CEO Lorenzo Simonelli credited the performance to a resilient portfolio and strong execution in high-growth markets like LNG, data centers, and power generation. The company highlighted major contract wins, including NextDecade’s Rio Grande LNG Train 4 equipment, Sempra Infrastructure’s Port Arthur Phase 2, and bp’s Tangguh LNG operations in Indonesia.

Additionally, Baker Hughes’ Cordant™ asset health software continues to gain traction, helping operators improve uptime and efficiency across industrial operations. The company’s gas turbine technology also won orders to support geothermal and power projects, such as Fervo’s 300 MW Cape Station in Utah.

Oilfield Segment Holds Steady Amid Market Softness

While the Oilfield Services & Equipment (OFSE) segment faced a softer environment, results remained resilient. OFSE orders rose 7% YOY to $4.07 billion, driven by a record $1.2 billion in subsea and surface pressure systems (SSPS) orders, including major awards from Petrobras and Turkish Petroleum.

Investors are also aware that Ananym Capital Management is targeting this area of the company. The activist investor is advising the company to consider selling or spinning off its OFSE business. The company did not provide any comment in its earnings presentation.

Revenue for OFSE came in at $3.64 billion, down 8% YOY, with EBITDA of $671 million, reflecting a modest sequential margin decline due to mix and inflation pressures. Notably, North American offshore performance strengthened while land drilling activity grew modestly. International results were mixed, as weakness in Saudi Arabia and Argentina offset gains in Asia-Pacific and the broader Middle East.

Despite these challenges, Baker Hughes continues to execute well in offshore and production solutions, which are expected to benefit as global investment in complex reservoirs and deepwater assets grows.

Expanding Margins and Free Cash Flow

Baker Hughes reported adjusted EBITDA of $1.24 billion, translating to a 17.7% margin, up 20 basis points year over year. Free cash flow jumped to $699 million, nearly tripling from the prior quarter as the company maintained strict working capital discipline.

Management also reiterated its capital allocation priorities: strengthening the balance sheet ahead of its pending acquisition of Chart Industries, maintaining dividend growth, and investing roughly 2% of sales into R&D. The company completed its $553 million acquisition of Continental Disc Corporation during the quarter and raised its quarterly dividend to 23 cents per share earlier this year, marking the fourth consecutive year of dividend increases.

Baker Hughes’ net debt-to-EBITDA ratio stands at just 0.7x, giving the company ample flexibility to pursue targeted acquisitions and strategic technology investments.

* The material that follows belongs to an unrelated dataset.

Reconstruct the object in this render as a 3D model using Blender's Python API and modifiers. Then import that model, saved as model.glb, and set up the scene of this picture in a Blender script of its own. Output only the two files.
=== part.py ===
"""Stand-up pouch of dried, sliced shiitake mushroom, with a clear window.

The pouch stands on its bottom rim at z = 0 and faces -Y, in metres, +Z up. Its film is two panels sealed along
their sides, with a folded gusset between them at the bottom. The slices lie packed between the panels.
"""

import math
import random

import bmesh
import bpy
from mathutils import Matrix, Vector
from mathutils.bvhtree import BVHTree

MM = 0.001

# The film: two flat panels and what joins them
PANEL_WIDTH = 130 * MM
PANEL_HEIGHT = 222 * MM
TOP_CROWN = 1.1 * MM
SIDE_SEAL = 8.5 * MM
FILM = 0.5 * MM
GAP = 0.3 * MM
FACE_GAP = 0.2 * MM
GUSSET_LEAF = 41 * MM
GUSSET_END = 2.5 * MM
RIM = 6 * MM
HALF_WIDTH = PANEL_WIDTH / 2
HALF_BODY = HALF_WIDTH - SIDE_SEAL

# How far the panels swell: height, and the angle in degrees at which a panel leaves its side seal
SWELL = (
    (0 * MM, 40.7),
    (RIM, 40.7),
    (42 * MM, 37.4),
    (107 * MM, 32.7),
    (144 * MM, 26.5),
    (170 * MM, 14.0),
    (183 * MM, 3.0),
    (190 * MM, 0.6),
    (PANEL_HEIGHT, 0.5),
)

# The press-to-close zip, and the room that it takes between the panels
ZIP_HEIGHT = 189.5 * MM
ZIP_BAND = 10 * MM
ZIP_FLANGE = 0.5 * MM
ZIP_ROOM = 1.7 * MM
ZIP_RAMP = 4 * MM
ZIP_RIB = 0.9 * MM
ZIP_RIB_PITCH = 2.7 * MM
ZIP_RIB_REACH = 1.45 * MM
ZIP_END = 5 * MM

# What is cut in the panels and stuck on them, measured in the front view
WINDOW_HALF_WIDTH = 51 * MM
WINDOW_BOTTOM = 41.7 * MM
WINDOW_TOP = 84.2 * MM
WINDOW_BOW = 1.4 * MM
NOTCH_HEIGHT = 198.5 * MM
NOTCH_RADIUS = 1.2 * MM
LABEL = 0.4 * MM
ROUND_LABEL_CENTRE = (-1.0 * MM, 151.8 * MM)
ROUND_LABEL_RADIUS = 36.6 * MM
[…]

Positioned for Growth in a Changing Energy Mix

Looking ahead, Baker Hughes guided for full-year 2025 revenue of $27.0 to $27.8 billion and adjusted EBITDA of $4.63 to $4.85 billion, implying continued margin expansion and healthy cash conversion of 45–50%.

The company expects global LNG capacity to climb toward 950 million tons per annum (MTPA) by 2035, driven by ongoing coal-to-gas substitution and emerging market demand. Baker Hughes estimates more than $40 billion in IET orders between 2026 and 2028 as the world invests heavily in gas infrastructure, power generation, and energy efficiency solutions.

Simonelli emphasized that Baker Hughes’ long-term investment thesis remains intact: accelerating margin expansion through operational discipline, portfolio optimization, and a growing mix of higher-margin energy technology solutions.

The company aims to lift its adjusted EBITDA margin from 17.3% in 2025 to 20% during its next strategic “Horizon Two” phase. Analysts expect 15% earnings growth over the next 12 months, which aligns with the company’s forward price-to-earnings (P/E) ratio of around 18x.